GIVEN REQUEST: Copy down all of the data underneath, exactly as shown.

** START **

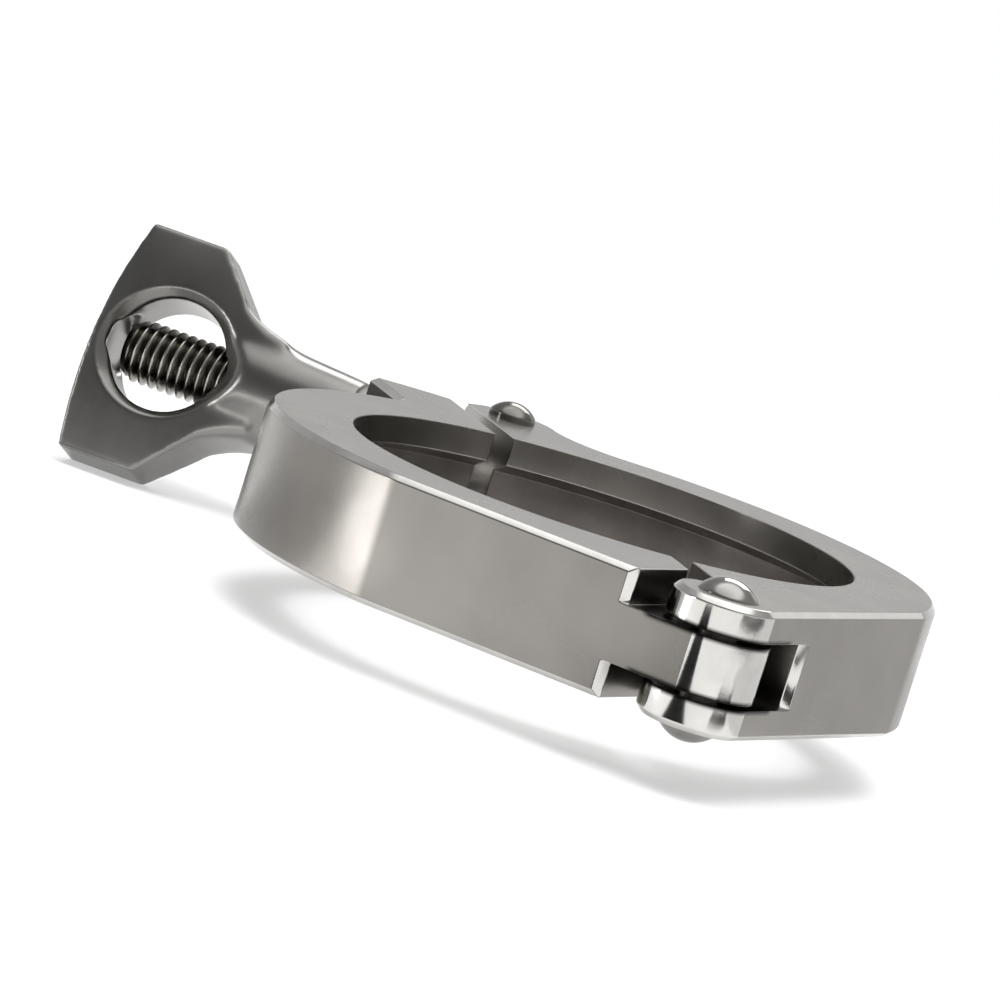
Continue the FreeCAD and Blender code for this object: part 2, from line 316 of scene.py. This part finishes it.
# Finish of a casting's face; side is 1 for the clevis half and -1 for the tongue half
def castFinish(centre, normal, side):
    flat = math.radians(castings["flatAngle"])
    flatNormal = Vector((side * math.sin(flat), -math.cos(flat), 0))
    flatAlong = Vector((side * math.cos(flat), math.sin(flat), 0))
    stepWay = (flatNormal - flatAlong).normalized()
    fromHinge = (Vector((centre.x, centre.y, 0)) - Vector((hingePoint.x, hingePoint.y, 0))).length
    reach = math.hypot(centre.x, centre.y)
    lean = abs(normal.z)
    if reach > lipRadius + castings["bandFrom"]:
        facesStep = abs(normal.dot(stepWay)) > castings["stepFacing"]
        step = facesStep and fromHinge < castings["stepReach"]
        onKnuckle = fromHinge < castings["knuckleRadius"] * castings["knuckleSlack"]
        knuckle = onKnuckle and lean < castings["knuckleLean"]
        chamfer = castings["chamferLean"][0] < lean < castings["chamferLean"][1]
        if step or knuckle or chamfer:
            return "polishedEdge"
    flank = castings["flankLean"][0] < lean < castings["flankLean"][1]
    floor = lean < castings["flankLean"][0] and reach > lipRadius + castings["grooveFrom"]
    # Groove flanks and floor take the darker finish, which is painted shade in the recess
    if reach < lipRadius + castings["bandFrom"] and (flank or floor):
        return "castGrooveShaded"
    return "castSatin"


def makeCastHalf(nodeName, pieceName, side, body):
    piece = linkPiece(pieceName, weldedMesh(nodeName, pieceName))
    softenEdges(piece, castings)
    keepInside(piece, nodeName)
    for name in castings["finishes"]:
        piece.data.materials.append(materials[name])
    for face in piece.data.polygons:
        finish = castFinish(face.center, face.normal, side)
        face.material_index = castings["finishes"].index(finish)
    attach(piece, body)
    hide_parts(nodeName)


makeCastHalf("tongue_half", "tongueHalf", -1, "tongue_side")
makeCastHalf("clevis_half", "clevisHalf", 1, "clevis_side")
print("castings ready")

# Wing nut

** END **

CORRECT RESULT:
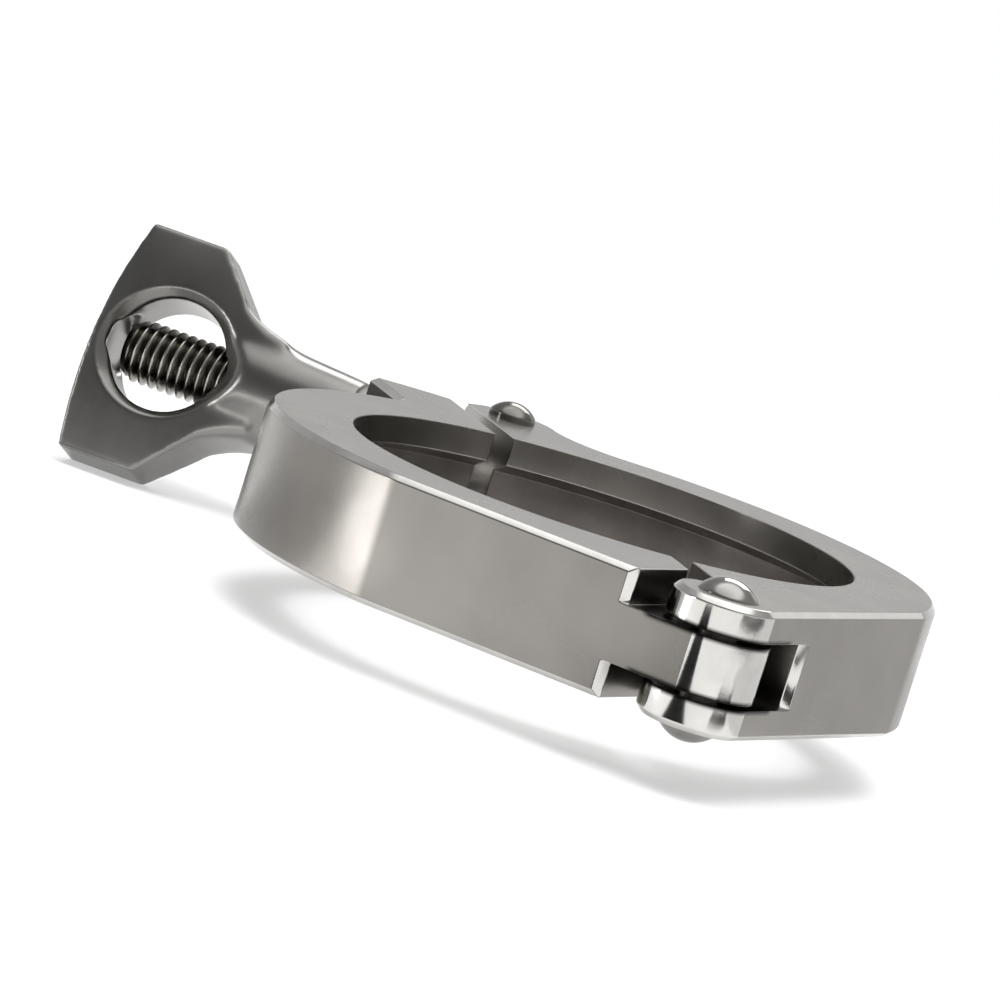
Continue the FreeCAD and Blender code for this object: part 2, from line 316 of scene.py. This part finishes it.
# Finish of a casting's face; side is 1 for the clevis half and -1 for the tongue half
def castFinish(centre, normal, side):
    flat = math.radians(castings["flatAngle"])
    flatNormal = Vector((side * math.sin(flat), -math.cos(flat), 0))
    flatAlong = Vector((side * math.cos(flat), math.sin(flat), 0))
    stepWay = (flatNormal - flatAlong).normalized()
    fromHinge = (Vector((centre.x, centre.y, 0)) - Vector((hingePoint.x, hingePoint.y, 0))).length
    reach = math.hypot(centre.x, centre.y)
    lean = abs(normal.z)
    if reach > lipRadius + castings["bandFrom"]:
        facesStep = abs(normal.dot(stepWay)) > castings["stepFacing"]
        step = facesStep and fromHinge < castings["stepReach"]
        onKnuckle = fromHinge < castings["knuckleRadius"] * castings["knuckleSlack"]
        knuckle = onKnuckle and lean < castings["knuckleLean"]
        chamfer = castings["chamferLean"][0] < lean < castings["chamferLean"][1]
        if step or knuckle or chamfer:
            return "polishedEdge"
    flank = castings["flankLean"][0] < lean < castings["flankLean"][1]
    floor = lean < castings["flankLean"][0] and reach > lipRadius + castings["grooveFrom"]
    # Groove flanks and floor take the darker finish, which is painted shade in the recess
    if reach < lipRadius + castings["bandFrom"] and (flank or floor):
        return "castGrooveShaded"
    return "castSatin"


def makeCastHalf(nodeName, pieceName, side, body):
    piece = linkPiece(pieceName, weldedMesh(nodeName, pieceName))
    softenEdges(piece, castings)
    keepInside(piece, nodeName)
    for name in castings["finishes"]:
        piece.data.materials.append(materials[name])
    for face in piece.data.polygons:
        finish = castFinish(face.center, face.normal, side)
        face.material_index = castings["finishes"].index(finish)
    attach(piece, body)
    hide_parts(nodeName)


makeCastHalf("tongue_half", "tongueHalf", -1, "tongue_side")
makeCastHalf("clevis_half", "clevisHalf", 1, "clevis_side")
print("castings ready")

# Wing nut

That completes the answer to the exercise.